The sap isn't thick like you would think either. It has more of a consistency of water and it has to be boiled down to get the thick consistency of maple syrup. In fact, it takes about 45 gallons of sap to make 1 gallon of maple syrup! 

Maple syrup also has different grades or colors. I thought this had to do with how long it boiled but in fact it has nothing to do with the boiling process. The maple changes based on when it is tapped from the tree. The longer the sap stays in the trees the darker it becomes.

If you are thinking maple syrup has way too much sugar rest assured, pure maple syrup is full of health benefits. It has anti-oxidants and lots of other health benefits. I'm not saying go drink a gallon (unless you are Buddy the Elf) but in moderation it has health benefits. There is a whole article about it's health benefits here.

Now, I live in Asia where it's 90 - 100 degrees out but I know all my friends in America are getting snow! So go get yourself some maple syrup and make some pancakes! You can even order it from the farm I visited. The company doesn't even know I'm writing this post so really it's just an honest review of an awesome product.

Lastly, if you want to visit this awesome farm they have animals. I named this goat George. =)

What do you think about Maple Syrup?
Do you love it? Do you ever use it?
What is the weather like where you live? Are you getting snow yet?


  1. You're funny :) I didn't know the color changed based on how long the sap stayed in the tree! I bet that syrup was so good. As you probably know, we did have snow on Monday, but it's all gone now, and it's supposed to be in the upper 50s today! That means a lunch run :)

  2. We are getting snow! As much as I dislike the frigid temps in northern MN, I'm not exactly jealous of your 90-100 degrees either.

    It's funny that you posted this, because we just started buying real maple syrup instead of the more processed pancake syrup. It's so much better! I find that I need a lot less on my pancakes too, because there's so much more flavor. Thanks for sharing!
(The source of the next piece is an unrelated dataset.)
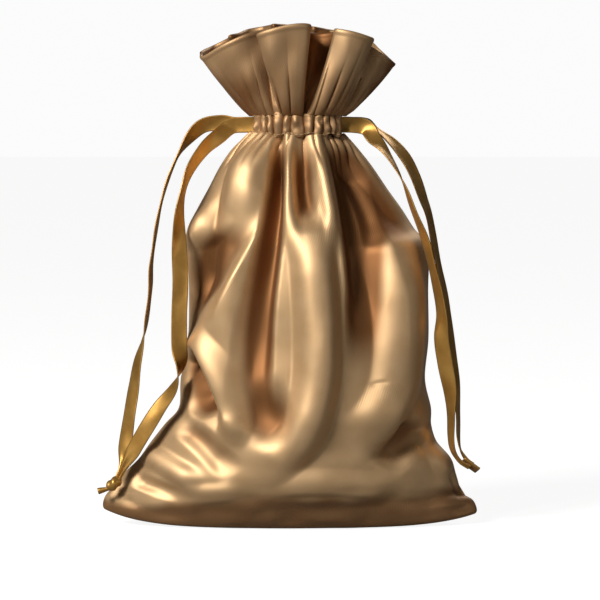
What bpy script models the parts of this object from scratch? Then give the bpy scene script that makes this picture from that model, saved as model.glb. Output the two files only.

  3. We have snow here...but it's unusual for us to have 18" (with more coming) this time of year.

    We don't usually buy pure syrup, but when we do, YUM!

  4. Jim has enjoyed maple syrup for many years. One of my roommates from college is (and) lives

    in Vermont. We had the privilege as a family to visit there in 1987 and went to a maple syrup factory.

  5. Yum, this is so cool! My family loves maple syrup, and I look forward to having some when I go home. Haha, I love the Buddy the Elf reference :)

  6. You know what I just realized? Dave and I didn't even buy syrup for ourselves. Ha! We taste tested some and it was really good. I ate a little bit of the syrup we bought my Mom and that was fun.

    How was your run? I didn't k ow it warmed back up there. That's nice to have a "warm break" before the winter hits.

  7. I've heard from several people who eat the real deal that it requires much less than the processed kind. I'm glad you enjoy it :)

    Have fun in the snow! I know it's not always fun to brave the temps but overall it's a good time of year.

  8. um ... 18"? That's a lot of snow? Have you gotten more since then?

  9. How fun that you go to visit there. I'm glad you guys enjoy Maple Syrup too!

  10. I love Buddy the Elf too! That's one of my all time favorite Christmas movies. I'm glad you all enjoy Maple Syrup as well.

  11. We ended up with a total of 31". Then it got warm (mid 40s) and rainy, and it all melted. We have a dusting again this morning...enough for my boys to wear snowpants and boots to school.
    We live about 30 minutes east of Lake Michigan, and it really wreaks havoc on our snowfall. If you drive 30 min. east of where we are, typically you don't see nearly the amount of snow. It's weird.